To improve mortgage affordability, industry players must innovate and develop products tailored for underserved populations. One approach is designing loans with repayment terms spread more evenly, making mortgages more accessible to low-income earners.

Prospective mortgage applicants must be well-informed before committing to home loans. Experts advise that beyond interest rates, borrowers should assess all associated costs, including processing fees, insurance, valuation, and loan protection premiums. Understanding these expenses helps individuals make informed decisions and avoid unforeseen financial burdens.

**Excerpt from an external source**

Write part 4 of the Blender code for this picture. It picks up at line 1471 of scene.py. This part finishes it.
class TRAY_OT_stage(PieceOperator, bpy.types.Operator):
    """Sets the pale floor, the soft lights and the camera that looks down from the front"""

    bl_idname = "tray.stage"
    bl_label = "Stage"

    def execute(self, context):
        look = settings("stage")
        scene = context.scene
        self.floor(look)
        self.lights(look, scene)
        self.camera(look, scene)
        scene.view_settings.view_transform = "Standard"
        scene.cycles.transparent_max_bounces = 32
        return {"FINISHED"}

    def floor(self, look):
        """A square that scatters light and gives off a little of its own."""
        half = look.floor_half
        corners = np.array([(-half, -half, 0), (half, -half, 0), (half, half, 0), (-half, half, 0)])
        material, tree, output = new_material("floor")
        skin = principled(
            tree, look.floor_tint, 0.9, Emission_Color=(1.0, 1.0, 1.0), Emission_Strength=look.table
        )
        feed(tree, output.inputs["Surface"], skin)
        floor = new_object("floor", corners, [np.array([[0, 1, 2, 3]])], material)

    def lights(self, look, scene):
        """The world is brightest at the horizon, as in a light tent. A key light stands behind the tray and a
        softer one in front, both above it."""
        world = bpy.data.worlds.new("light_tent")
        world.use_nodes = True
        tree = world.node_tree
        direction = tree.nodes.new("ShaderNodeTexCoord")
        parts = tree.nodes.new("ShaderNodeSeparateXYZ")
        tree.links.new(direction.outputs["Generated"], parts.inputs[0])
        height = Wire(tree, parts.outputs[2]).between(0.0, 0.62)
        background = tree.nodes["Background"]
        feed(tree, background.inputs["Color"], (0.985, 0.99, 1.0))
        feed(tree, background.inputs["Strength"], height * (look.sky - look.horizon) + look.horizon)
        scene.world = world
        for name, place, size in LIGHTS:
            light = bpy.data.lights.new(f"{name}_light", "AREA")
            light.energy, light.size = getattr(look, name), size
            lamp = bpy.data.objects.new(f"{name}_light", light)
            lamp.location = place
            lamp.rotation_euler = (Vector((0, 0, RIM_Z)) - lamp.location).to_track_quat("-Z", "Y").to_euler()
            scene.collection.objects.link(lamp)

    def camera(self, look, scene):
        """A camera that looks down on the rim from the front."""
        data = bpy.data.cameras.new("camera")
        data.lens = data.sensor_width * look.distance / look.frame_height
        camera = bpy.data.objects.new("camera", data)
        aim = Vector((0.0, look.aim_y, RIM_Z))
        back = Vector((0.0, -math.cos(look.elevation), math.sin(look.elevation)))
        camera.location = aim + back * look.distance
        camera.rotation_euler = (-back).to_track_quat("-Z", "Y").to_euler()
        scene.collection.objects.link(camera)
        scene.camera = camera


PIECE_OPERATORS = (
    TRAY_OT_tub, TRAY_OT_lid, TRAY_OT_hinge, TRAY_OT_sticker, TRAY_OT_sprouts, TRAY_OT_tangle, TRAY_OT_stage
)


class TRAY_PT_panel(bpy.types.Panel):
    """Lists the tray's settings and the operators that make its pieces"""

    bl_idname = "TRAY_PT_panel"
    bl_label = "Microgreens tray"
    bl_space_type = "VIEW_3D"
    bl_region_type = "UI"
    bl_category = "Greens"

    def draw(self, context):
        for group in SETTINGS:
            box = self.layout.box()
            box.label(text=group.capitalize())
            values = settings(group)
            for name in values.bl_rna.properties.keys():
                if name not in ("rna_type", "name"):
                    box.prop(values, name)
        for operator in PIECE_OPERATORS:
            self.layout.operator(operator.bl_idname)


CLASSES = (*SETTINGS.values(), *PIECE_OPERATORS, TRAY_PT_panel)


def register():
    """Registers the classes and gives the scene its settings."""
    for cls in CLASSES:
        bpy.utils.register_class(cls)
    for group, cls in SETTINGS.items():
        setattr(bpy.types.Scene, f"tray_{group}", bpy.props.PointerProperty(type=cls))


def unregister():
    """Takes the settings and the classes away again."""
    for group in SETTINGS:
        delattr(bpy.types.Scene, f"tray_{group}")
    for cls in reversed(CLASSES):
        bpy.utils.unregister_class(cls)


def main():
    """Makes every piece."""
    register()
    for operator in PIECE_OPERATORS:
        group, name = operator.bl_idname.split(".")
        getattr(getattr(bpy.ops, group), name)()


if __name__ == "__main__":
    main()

Inflation and interest rate fluctuations are additional considerations, as many lenders offer fixed rates for limited periods before transitioning to variable rates. Prospective borrowers must prepare for worst-case scenarios where increased rates could raise repayment amounts. Calculating the highest possible repayment amount under variable rate scenarios can help mitigate financial shocks.

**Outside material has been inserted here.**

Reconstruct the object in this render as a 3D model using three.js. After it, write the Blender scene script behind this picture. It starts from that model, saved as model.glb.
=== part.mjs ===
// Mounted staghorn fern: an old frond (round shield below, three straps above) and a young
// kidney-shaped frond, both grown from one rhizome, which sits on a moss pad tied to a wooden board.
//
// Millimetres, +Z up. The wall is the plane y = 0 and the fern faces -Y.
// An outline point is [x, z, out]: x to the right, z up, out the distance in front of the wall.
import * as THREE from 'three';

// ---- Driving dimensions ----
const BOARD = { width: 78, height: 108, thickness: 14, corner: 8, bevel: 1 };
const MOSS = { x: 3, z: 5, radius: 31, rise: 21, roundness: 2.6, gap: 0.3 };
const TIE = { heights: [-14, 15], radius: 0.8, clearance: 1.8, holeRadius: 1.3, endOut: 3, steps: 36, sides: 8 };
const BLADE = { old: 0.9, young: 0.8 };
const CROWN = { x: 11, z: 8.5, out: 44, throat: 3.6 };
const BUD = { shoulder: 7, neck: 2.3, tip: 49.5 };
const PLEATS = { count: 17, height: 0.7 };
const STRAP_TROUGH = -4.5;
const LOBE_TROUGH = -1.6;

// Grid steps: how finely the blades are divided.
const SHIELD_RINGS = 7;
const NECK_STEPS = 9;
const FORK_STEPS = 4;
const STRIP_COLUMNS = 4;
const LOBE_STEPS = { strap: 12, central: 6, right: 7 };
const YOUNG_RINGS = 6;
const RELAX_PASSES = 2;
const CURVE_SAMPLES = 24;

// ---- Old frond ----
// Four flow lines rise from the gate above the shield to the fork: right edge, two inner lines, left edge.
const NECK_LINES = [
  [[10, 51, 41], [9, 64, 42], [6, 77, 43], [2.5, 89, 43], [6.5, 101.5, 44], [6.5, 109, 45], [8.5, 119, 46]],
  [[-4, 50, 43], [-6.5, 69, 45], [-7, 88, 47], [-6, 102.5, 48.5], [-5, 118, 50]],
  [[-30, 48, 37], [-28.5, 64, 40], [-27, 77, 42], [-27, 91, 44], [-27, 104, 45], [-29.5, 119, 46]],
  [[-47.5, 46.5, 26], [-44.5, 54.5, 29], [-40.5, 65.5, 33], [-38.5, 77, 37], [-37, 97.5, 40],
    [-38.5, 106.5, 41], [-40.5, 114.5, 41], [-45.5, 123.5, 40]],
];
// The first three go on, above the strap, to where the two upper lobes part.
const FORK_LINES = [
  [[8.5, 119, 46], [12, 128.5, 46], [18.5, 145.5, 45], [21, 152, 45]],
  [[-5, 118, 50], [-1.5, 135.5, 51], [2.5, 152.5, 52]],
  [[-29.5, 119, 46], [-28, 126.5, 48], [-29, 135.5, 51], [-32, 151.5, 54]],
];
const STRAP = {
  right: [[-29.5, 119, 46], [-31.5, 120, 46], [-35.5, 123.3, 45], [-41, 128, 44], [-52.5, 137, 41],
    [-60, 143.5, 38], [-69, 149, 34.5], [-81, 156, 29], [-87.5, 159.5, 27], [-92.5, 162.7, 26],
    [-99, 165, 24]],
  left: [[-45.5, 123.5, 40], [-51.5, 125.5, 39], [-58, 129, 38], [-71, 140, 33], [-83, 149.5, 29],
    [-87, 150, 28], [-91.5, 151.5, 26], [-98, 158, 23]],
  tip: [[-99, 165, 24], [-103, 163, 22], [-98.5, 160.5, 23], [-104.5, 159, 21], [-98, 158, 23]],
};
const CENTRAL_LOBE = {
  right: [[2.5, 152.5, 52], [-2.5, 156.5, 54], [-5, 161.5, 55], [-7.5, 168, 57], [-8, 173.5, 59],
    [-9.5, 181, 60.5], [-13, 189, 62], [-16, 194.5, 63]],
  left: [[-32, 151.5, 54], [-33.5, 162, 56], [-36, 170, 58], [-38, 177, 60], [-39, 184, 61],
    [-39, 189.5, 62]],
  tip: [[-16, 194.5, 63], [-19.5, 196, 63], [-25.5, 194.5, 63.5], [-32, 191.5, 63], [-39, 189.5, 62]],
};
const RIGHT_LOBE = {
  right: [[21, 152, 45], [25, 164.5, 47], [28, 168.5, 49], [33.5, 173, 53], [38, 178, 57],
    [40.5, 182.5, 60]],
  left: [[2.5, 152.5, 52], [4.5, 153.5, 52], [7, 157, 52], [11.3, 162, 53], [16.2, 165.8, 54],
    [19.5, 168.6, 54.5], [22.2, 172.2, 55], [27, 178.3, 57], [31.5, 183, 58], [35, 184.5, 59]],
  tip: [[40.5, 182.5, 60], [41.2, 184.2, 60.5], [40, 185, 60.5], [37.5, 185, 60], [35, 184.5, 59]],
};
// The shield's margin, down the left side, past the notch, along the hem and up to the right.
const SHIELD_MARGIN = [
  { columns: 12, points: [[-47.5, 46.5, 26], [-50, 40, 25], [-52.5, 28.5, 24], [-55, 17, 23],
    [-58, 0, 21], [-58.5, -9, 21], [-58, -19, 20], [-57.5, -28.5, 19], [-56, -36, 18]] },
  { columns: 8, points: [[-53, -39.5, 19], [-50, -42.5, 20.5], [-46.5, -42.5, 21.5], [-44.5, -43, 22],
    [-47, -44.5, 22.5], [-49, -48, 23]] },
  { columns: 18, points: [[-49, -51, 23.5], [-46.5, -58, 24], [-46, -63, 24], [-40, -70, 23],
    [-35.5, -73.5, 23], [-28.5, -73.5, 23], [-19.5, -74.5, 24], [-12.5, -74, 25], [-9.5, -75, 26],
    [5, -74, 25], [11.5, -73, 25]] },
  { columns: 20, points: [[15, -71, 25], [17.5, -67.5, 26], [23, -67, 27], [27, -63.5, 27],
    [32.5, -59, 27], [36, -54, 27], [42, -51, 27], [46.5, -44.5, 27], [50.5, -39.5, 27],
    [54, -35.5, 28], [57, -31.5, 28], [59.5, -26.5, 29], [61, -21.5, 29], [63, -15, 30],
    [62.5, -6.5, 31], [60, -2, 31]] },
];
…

See Also: 80% of Working Kenyans Earn the Same or Less Than Last Year

Another crucial aspect is financial prudence. While lenders may approve larger loans based on credit scores, it is advisable to avoid overextending one’s budget. Housing-related costs should ideally remain within 30 to 35 percent of monthly income. Borrowers must also weigh loan tenure options, as longer terms might seem affordable due to lower monthly installments but result in significantly higher interest payments over time. A shorter-term loan, despite higher monthly payments, ultimately reduces overall interest expenses.

By ensuring transparency in mortgage processes, reducing associated costs, and developing innovative mortgage solutions, Kenya can bridge its housing deficit and enhance homeownership rates for a broader segment of the population.